Object modeling scripts:
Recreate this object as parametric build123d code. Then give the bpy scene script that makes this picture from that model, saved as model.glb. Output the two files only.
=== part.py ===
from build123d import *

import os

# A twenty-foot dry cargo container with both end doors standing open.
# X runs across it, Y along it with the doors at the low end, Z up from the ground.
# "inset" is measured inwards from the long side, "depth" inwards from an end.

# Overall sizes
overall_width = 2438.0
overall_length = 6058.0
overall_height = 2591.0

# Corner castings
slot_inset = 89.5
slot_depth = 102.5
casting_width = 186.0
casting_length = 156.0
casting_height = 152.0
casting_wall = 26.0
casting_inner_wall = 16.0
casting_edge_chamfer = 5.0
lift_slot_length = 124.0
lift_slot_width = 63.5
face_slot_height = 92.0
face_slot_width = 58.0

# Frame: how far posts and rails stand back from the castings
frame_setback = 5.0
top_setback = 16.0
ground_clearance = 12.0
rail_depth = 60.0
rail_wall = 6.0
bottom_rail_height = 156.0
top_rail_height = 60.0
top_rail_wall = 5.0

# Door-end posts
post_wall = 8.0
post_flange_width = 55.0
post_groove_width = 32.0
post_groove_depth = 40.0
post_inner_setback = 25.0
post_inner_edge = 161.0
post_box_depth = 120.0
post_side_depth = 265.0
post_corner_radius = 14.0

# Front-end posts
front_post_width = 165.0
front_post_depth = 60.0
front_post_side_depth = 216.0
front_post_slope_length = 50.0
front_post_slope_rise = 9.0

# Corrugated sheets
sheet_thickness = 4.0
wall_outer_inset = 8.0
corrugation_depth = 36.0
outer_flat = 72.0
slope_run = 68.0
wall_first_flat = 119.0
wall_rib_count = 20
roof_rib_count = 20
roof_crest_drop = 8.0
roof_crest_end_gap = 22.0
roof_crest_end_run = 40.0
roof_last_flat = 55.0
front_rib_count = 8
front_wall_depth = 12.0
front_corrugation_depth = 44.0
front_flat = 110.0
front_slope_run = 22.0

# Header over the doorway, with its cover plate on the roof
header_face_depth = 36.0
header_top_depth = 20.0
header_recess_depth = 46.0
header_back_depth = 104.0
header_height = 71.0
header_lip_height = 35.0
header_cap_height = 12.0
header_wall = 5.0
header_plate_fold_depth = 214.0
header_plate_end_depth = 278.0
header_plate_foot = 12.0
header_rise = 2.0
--
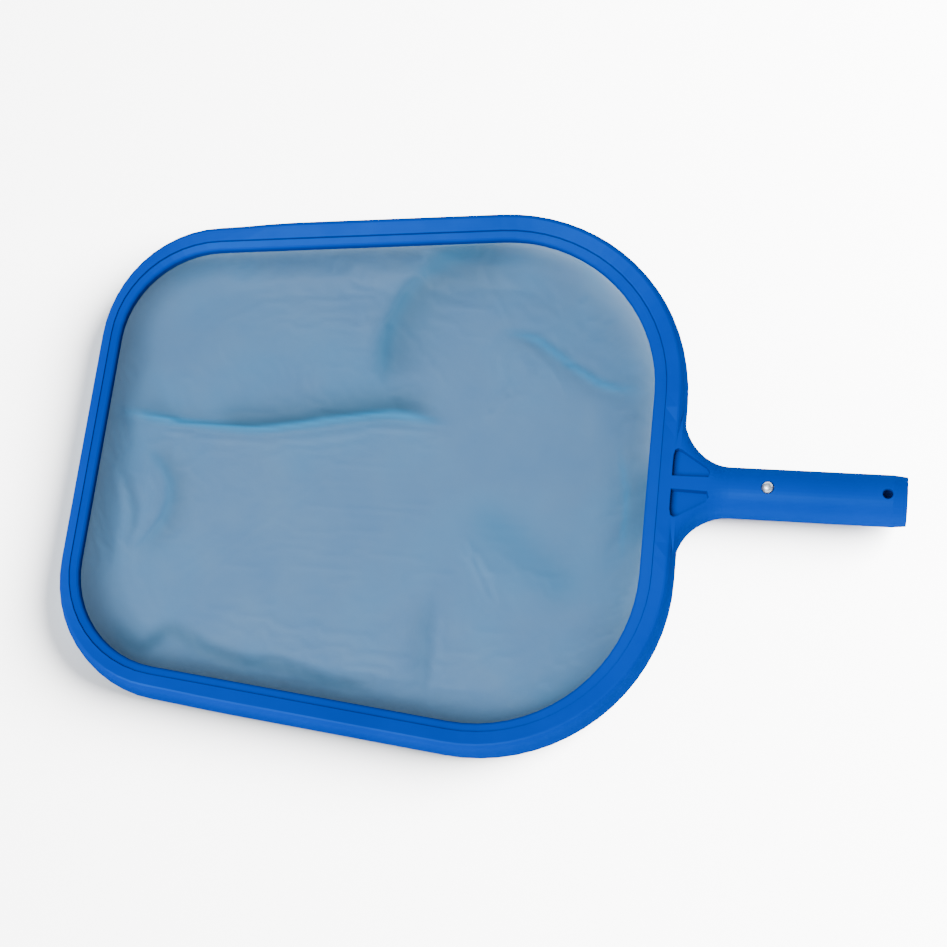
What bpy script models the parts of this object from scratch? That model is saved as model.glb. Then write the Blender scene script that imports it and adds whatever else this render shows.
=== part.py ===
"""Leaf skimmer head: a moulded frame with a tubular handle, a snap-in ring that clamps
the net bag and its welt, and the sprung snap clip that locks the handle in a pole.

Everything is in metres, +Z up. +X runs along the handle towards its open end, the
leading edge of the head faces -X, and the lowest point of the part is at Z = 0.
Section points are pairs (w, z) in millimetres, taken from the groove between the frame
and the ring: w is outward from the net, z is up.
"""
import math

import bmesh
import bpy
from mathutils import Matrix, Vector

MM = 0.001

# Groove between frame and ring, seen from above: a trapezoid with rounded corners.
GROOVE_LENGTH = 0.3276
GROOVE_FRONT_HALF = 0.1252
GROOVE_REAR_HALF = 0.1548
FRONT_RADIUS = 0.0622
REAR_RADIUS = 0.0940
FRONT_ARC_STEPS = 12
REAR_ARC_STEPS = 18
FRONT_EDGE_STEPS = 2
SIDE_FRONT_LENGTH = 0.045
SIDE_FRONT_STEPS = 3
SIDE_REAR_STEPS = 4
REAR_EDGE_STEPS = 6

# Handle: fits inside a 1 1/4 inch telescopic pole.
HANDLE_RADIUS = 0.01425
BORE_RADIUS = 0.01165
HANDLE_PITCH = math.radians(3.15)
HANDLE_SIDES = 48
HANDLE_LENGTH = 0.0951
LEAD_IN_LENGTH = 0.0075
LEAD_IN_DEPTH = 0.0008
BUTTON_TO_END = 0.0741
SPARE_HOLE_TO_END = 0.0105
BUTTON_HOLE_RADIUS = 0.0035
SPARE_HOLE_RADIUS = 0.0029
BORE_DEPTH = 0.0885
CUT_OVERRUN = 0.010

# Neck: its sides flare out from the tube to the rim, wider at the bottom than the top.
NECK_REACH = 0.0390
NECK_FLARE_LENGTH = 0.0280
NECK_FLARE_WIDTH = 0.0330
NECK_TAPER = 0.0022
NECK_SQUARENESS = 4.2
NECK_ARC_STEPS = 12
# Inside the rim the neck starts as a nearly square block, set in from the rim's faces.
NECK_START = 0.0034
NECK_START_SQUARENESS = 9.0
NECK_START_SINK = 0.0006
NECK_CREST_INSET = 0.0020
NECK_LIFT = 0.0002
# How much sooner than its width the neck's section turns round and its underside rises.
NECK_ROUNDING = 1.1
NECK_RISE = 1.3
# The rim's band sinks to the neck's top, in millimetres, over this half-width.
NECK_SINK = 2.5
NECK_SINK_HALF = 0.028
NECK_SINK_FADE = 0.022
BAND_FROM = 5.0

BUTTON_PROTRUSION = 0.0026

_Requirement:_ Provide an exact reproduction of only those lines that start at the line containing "What bpy script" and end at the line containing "CUT_OVERRUN = 0.010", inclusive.

_Worked answer:_
What bpy script models the parts of this object from scratch? That model is saved as model.glb. Then write the Blender scene script that imports it and adds whatever else this render shows.
=== part.py ===
"""Leaf skimmer head: a moulded frame with a tubular handle, a snap-in ring that clamps
the net bag and its welt, and the sprung snap clip that locks the handle in a pole.

Everything is in metres, +Z up. +X runs along the handle towards its open end, the
leading edge of the head faces -X, and the lowest point of the part is at Z = 0.
Section points are pairs (w, z) in millimetres, taken from the groove between the frame
and the ring: w is outward from the net, z is up.
"""
import math

import bmesh
import bpy
from mathutils import Matrix, Vector

MM = 0.001

# Groove between frame and ring, seen from above: a trapezoid with rounded corners.
GROOVE_LENGTH = 0.3276
GROOVE_FRONT_HALF = 0.1252
GROOVE_REAR_HALF = 0.1548
FRONT_RADIUS = 0.0622
REAR_RADIUS = 0.0940
FRONT_ARC_STEPS = 12
REAR_ARC_STEPS = 18
FRONT_EDGE_STEPS = 2
SIDE_FRONT_LENGTH = 0.045
SIDE_FRONT_STEPS = 3
SIDE_REAR_STEPS = 4
REAR_EDGE_STEPS = 6

# Handle: fits inside a 1 1/4 inch telescopic pole.
HANDLE_RADIUS = 0.01425
BORE_RADIUS = 0.01165
HANDLE_PITCH = math.radians(3.15)
HANDLE_SIDES = 48
HANDLE_LENGTH = 0.0951
LEAD_IN_LENGTH = 0.0075
LEAD_IN_DEPTH = 0.0008
BUTTON_TO_END = 0.0741
SPARE_HOLE_TO_END = 0.0105
BUTTON_HOLE_RADIUS = 0.0035
SPARE_HOLE_RADIUS = 0.0029
BORE_DEPTH = 0.0885
CUT_OVERRUN = 0.010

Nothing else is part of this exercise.